(Source records)
>>

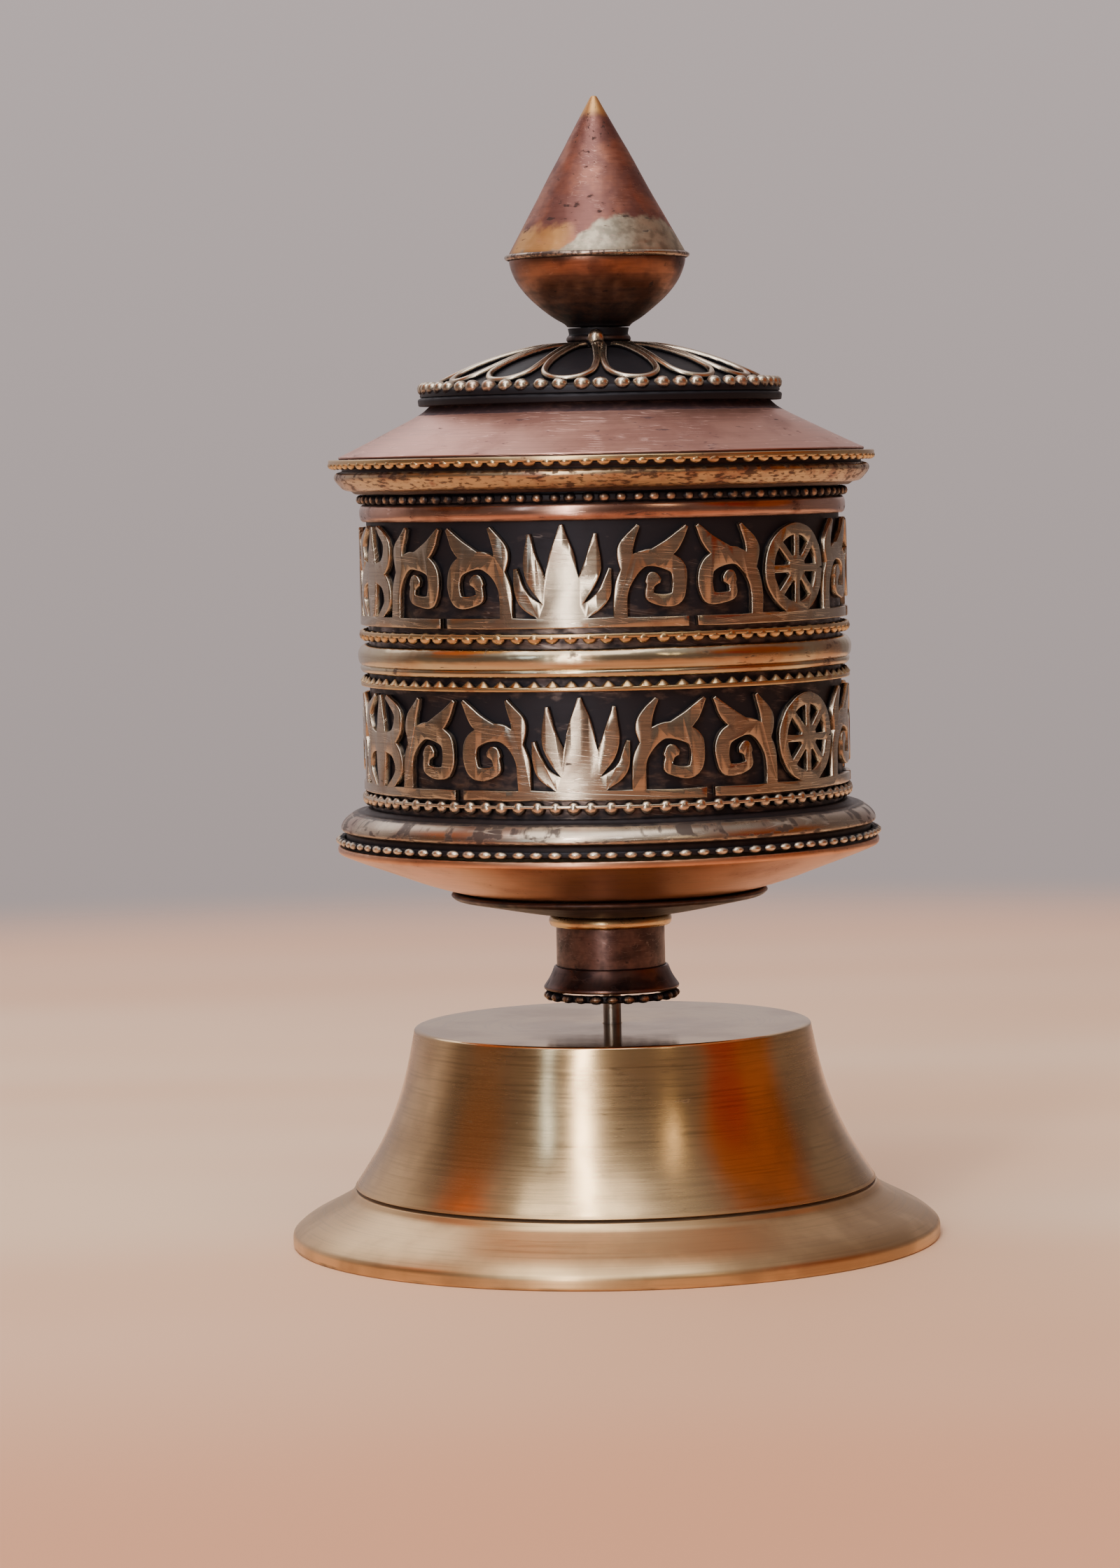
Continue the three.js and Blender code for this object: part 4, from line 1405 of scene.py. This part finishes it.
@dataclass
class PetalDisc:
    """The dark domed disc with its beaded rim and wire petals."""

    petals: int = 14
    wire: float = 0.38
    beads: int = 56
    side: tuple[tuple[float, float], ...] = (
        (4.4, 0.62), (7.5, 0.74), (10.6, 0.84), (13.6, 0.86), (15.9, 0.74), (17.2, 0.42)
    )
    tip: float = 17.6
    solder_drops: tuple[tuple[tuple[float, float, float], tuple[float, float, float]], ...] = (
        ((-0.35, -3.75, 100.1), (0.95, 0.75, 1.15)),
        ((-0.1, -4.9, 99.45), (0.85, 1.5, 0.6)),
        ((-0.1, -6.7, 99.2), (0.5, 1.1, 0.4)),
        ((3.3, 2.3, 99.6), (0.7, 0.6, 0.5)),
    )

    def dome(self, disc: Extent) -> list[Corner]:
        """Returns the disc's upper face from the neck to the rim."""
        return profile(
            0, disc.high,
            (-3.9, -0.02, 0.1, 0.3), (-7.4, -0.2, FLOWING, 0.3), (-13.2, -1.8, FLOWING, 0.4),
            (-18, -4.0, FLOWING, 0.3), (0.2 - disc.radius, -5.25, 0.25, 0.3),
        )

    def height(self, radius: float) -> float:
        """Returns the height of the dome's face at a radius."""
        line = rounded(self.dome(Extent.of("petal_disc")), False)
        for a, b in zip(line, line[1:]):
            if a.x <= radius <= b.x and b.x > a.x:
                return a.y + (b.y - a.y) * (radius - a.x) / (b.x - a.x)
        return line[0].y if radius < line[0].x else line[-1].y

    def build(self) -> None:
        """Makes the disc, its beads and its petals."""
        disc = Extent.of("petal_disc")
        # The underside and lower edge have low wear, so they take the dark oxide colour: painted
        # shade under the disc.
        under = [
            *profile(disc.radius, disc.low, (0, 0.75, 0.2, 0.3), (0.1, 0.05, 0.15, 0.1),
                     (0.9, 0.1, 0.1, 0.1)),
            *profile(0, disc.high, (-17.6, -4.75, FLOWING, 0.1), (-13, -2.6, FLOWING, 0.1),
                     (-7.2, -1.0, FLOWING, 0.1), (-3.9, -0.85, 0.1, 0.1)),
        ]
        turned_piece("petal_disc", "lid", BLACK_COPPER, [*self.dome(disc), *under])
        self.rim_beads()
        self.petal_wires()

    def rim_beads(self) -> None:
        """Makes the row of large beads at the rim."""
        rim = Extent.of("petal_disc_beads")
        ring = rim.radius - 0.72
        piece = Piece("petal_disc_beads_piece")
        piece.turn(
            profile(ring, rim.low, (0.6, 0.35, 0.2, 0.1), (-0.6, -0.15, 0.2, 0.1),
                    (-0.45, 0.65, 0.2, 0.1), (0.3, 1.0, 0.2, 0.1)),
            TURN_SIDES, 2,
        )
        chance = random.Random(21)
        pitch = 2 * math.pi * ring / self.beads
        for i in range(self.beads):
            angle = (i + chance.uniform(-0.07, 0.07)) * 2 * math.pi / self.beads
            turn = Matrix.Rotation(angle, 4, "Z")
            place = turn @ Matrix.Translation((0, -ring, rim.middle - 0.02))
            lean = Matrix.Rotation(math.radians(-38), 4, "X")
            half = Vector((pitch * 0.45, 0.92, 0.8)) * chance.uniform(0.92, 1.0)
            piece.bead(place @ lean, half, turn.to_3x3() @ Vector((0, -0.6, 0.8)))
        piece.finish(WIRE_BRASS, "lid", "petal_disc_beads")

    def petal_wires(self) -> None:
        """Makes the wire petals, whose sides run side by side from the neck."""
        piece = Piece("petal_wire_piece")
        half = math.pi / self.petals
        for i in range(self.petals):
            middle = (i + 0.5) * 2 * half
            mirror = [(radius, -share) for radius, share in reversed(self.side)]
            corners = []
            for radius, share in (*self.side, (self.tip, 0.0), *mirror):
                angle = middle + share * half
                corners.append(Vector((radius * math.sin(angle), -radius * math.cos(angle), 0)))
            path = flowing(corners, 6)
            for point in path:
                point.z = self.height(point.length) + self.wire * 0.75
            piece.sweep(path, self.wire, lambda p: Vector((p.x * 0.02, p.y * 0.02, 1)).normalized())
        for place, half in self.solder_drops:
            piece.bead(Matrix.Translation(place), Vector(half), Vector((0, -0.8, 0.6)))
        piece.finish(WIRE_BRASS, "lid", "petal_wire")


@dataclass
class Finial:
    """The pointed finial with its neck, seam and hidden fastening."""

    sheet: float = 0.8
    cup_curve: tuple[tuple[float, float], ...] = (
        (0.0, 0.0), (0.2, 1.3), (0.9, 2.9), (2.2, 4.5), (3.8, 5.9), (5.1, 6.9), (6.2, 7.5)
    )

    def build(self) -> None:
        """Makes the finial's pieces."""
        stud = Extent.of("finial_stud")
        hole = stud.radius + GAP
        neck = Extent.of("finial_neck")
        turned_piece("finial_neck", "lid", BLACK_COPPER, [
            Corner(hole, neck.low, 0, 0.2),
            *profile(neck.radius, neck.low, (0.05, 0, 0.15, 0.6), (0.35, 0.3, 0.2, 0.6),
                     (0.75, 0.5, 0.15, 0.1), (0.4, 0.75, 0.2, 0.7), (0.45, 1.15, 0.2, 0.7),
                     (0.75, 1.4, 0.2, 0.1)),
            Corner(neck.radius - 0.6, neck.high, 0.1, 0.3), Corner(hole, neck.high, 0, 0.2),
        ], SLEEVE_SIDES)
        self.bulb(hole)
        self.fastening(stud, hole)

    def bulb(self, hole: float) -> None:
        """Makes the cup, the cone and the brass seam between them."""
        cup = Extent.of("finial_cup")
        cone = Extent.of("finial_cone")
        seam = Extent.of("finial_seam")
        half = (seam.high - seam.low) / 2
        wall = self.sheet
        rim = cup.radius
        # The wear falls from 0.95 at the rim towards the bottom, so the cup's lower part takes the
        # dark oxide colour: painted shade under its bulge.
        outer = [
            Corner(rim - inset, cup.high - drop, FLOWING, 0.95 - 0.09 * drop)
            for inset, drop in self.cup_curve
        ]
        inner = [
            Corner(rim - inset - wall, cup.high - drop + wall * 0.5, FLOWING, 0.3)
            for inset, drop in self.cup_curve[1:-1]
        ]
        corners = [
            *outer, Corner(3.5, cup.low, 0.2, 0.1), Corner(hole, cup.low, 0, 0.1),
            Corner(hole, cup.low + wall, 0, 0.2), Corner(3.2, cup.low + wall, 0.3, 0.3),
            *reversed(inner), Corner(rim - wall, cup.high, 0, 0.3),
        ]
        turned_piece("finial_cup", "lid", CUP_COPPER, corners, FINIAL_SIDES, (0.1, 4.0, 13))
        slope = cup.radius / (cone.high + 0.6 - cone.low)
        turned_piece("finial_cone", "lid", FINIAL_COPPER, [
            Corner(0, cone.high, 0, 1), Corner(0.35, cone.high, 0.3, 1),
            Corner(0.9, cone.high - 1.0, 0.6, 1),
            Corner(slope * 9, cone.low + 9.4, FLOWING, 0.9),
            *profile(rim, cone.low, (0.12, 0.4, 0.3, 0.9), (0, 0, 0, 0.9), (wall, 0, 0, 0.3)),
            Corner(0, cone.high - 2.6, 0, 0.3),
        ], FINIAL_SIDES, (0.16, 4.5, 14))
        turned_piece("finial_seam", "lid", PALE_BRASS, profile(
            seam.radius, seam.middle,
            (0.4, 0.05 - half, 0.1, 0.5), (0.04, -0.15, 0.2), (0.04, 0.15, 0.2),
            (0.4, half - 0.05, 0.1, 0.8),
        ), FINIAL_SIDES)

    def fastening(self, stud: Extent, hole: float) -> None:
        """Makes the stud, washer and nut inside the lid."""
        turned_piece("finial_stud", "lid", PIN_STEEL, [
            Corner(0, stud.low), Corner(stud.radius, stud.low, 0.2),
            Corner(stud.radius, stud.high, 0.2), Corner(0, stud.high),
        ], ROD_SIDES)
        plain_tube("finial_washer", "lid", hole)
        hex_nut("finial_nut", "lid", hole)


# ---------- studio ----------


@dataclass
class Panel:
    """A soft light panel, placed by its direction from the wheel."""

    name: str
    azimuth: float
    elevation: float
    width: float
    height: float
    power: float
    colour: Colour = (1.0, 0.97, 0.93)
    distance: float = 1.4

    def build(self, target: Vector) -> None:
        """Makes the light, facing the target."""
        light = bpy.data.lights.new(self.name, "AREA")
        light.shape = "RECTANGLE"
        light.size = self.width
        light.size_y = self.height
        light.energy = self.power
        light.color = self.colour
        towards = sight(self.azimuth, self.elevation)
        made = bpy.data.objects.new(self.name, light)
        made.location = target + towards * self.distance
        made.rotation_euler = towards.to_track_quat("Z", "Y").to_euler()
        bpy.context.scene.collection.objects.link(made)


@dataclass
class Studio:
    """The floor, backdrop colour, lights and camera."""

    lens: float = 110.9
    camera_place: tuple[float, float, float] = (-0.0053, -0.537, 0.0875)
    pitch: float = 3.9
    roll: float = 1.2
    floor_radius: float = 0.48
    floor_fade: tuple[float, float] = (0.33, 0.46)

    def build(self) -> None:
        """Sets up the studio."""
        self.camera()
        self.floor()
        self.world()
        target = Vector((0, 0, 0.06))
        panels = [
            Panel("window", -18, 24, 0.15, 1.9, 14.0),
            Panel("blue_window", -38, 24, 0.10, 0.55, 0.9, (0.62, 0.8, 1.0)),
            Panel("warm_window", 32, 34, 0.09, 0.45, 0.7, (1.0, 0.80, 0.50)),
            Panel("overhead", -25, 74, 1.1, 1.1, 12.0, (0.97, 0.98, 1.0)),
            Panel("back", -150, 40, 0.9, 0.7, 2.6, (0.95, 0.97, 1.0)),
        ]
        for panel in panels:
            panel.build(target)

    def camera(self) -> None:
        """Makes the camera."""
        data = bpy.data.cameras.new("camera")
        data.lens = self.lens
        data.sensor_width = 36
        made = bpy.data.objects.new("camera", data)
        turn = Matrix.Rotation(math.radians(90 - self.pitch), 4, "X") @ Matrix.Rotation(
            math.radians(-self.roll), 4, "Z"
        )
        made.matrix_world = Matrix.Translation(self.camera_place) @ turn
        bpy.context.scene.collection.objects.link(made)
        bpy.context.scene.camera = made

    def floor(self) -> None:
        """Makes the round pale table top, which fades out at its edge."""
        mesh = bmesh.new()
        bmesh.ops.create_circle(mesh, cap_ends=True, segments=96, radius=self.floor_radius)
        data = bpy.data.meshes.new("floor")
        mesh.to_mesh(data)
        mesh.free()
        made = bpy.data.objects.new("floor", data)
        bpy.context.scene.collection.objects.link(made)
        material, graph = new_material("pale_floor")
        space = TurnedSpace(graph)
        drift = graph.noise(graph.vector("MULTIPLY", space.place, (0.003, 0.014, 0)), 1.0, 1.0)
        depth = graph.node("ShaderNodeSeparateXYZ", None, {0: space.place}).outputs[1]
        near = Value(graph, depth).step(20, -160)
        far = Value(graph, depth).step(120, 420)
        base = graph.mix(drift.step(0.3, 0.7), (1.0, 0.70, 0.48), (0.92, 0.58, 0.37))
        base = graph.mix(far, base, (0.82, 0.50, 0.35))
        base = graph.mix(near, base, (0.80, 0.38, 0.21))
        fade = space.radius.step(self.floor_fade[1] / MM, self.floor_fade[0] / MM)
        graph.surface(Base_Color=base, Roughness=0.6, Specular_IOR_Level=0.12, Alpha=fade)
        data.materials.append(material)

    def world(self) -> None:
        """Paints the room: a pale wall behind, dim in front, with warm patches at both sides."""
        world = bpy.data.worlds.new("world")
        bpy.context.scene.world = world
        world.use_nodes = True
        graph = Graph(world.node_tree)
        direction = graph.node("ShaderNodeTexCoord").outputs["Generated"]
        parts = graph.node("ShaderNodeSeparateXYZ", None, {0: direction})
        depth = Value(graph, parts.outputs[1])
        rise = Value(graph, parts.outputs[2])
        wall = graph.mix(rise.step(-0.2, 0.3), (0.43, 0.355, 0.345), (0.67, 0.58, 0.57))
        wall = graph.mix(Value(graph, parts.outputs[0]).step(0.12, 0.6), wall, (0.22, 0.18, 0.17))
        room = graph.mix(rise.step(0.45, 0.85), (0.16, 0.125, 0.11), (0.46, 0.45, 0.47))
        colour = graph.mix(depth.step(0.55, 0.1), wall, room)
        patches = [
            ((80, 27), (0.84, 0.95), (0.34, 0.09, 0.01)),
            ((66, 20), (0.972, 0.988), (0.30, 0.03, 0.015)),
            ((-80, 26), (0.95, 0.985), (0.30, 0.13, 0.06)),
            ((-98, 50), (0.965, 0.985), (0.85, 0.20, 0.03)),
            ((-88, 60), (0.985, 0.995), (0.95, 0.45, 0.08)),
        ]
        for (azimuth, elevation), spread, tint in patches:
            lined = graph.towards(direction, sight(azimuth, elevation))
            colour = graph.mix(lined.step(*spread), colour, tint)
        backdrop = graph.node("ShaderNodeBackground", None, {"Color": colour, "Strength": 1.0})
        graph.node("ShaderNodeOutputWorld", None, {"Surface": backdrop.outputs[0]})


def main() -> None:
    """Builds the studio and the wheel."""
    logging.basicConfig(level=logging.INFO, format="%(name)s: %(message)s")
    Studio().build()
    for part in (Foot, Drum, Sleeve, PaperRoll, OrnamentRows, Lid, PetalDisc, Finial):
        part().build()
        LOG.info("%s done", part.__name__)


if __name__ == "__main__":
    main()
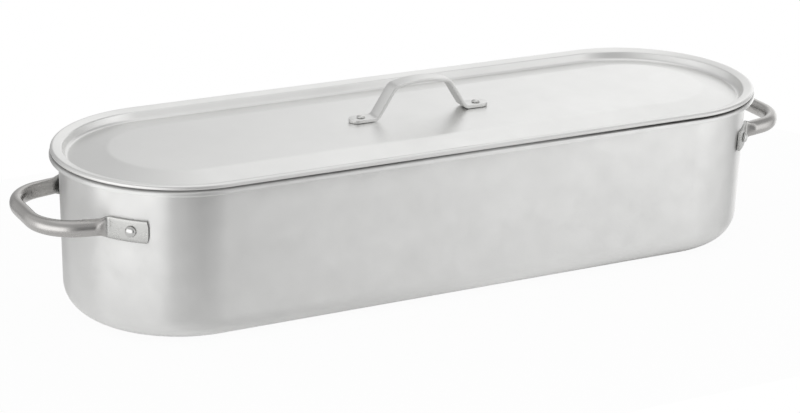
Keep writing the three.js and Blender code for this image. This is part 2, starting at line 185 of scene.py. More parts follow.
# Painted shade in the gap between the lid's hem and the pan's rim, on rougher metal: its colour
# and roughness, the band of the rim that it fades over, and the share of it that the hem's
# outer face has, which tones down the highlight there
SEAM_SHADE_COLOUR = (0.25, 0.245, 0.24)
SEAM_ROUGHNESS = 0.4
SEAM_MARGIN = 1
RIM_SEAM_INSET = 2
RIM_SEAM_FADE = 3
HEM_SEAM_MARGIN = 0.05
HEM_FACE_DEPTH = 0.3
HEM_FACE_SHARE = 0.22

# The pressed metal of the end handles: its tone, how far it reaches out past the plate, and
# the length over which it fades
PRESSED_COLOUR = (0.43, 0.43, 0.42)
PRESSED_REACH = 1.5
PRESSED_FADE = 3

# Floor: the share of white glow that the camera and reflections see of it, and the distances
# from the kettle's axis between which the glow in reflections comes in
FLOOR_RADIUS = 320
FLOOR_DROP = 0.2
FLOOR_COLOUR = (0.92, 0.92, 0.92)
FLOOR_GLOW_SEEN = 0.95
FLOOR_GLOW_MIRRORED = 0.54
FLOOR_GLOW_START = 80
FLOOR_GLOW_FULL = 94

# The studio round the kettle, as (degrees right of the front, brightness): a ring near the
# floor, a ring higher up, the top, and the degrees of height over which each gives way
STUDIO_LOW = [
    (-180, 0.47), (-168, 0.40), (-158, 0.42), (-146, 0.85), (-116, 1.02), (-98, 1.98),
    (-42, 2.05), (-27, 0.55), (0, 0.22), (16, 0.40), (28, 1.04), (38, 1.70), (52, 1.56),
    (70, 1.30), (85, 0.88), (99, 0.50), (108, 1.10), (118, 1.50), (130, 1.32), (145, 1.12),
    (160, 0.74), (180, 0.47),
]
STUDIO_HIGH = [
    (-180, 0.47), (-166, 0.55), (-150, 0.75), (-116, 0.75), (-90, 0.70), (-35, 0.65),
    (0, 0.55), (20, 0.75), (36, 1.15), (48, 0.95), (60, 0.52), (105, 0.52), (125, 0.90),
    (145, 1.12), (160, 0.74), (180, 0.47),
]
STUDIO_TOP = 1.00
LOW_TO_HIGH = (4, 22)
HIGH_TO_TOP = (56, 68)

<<

(Task brief): Everything from the first line above through the line that contains "return line[0].y if" should be duplicated exactly, please, and nothing beyond it.

(Task result):
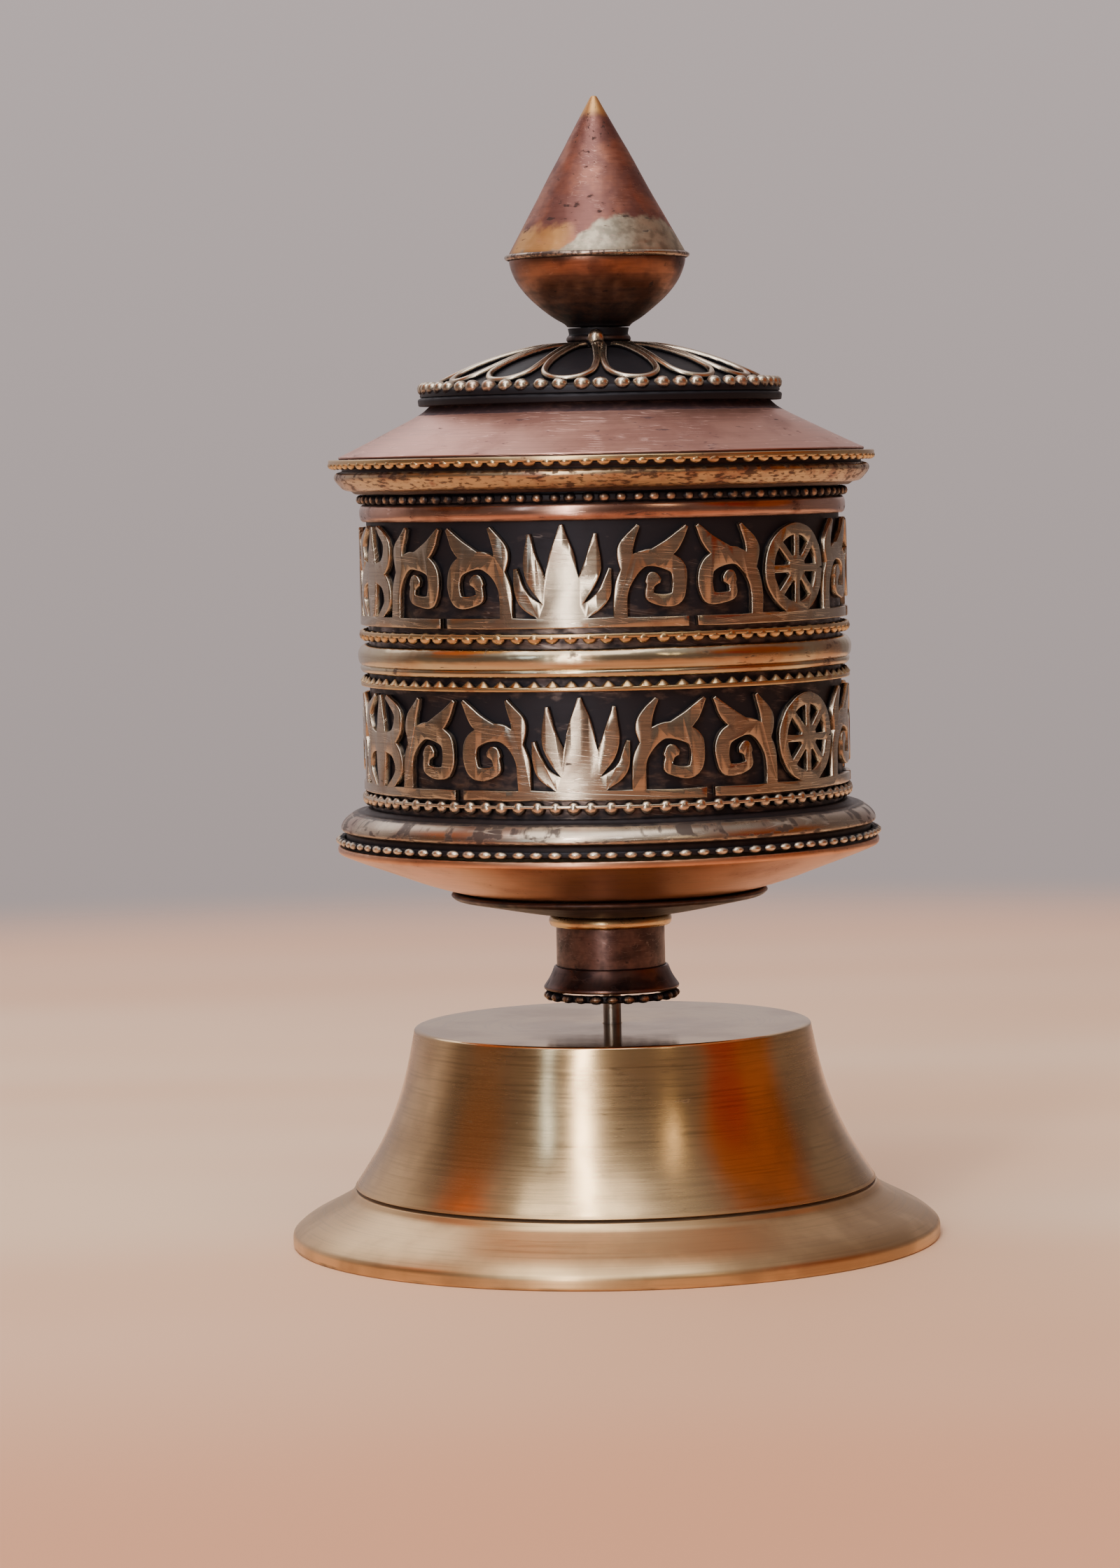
Continue the three.js and Blender code for this object: part 4, from line 1405 of scene.py. This part finishes it.
@dataclass
class PetalDisc:
    """The dark domed disc with its beaded rim and wire petals."""

    petals: int = 14
    wire: float = 0.38
    beads: int = 56
    side: tuple[tuple[float, float], ...] = (
        (4.4, 0.62), (7.5, 0.74), (10.6, 0.84), (13.6, 0.86), (15.9, 0.74), (17.2, 0.42)
    )
    tip: float = 17.6
    solder_drops: tuple[tuple[tuple[float, float, float], tuple[float, float, float]], ...] = (
        ((-0.35, -3.75, 100.1), (0.95, 0.75, 1.15)),
        ((-0.1, -4.9, 99.45), (0.85, 1.5, 0.6)),
        ((-0.1, -6.7, 99.2), (0.5, 1.1, 0.4)),
        ((3.3, 2.3, 99.6), (0.7, 0.6, 0.5)),
    )

    def dome(self, disc: Extent) -> list[Corner]:
        """Returns the disc's upper face from the neck to the rim."""
        return profile(
            0, disc.high,
            (-3.9, -0.02, 0.1, 0.3), (-7.4, -0.2, FLOWING, 0.3), (-13.2, -1.8, FLOWING, 0.4),
            (-18, -4.0, FLOWING, 0.3), (0.2 - disc.radius, -5.25, 0.25, 0.3),
        )

    def height(self, radius: float) -> float:
        """Returns the height of the dome's face at a radius."""
        line = rounded(self.dome(Extent.of("petal_disc")), False)
        for a, b in zip(line, line[1:]):
            if a.x <= radius <= b.x and b.x > a.x:
                return a.y + (b.y - a.y) * (radius - a.x) / (b.x - a.x)
        return line[0].y if radius < line[0].x else line[-1].y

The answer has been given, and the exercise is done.